Les autres, les méchants, ne l'ont pas vraiment été. Cette fois, pas de fusée lancée sur le gardien adverse ni d'interruption de match. Pas même l'étincelle d'un fumigène. Mais cette banderole: sobre. Simple. Efficace. Mais moche.
Trimbalée depuis quelques matchs de stade en stade, elle est écrite en grosses lettres blanches sur fond noir et incite donc le directeur sportif à faire ses valises. En plus d'être vulgaire, elle est l'antithèse de ce que des supporters devraient faire en période de galère, comme celle, profonde, que traverse ce LS qui sprinte vers la Challenge League.

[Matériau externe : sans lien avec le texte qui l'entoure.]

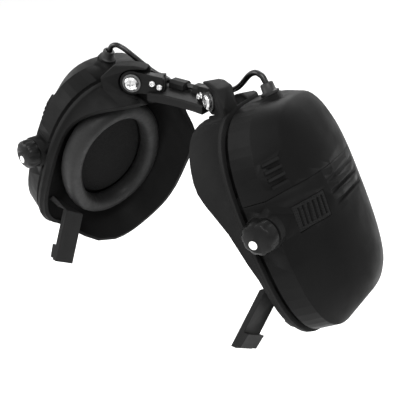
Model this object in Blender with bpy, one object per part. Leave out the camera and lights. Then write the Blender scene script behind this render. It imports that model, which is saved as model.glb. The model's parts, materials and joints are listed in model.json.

Pas besoin d'être un docteur en sociologie du sport pour deviner que les dynamiques positives dans les clubs ne se créent pas seulement sur le terrain, mais aussi autour. Non pas que les Pollero, Amdouni ou Coyle se transformeraient en Messi et Ronaldo si ce bout de tissu n'était pas là. Mais quand on est sur le terrain et qu'on ne voit que lui, on n'a pas ce petit surplus de motivation qui donne envie de cracher ses poumons sur la pelouse. Et qui est la condition sine qua non à une équipe médiocre pour espérer se sauver.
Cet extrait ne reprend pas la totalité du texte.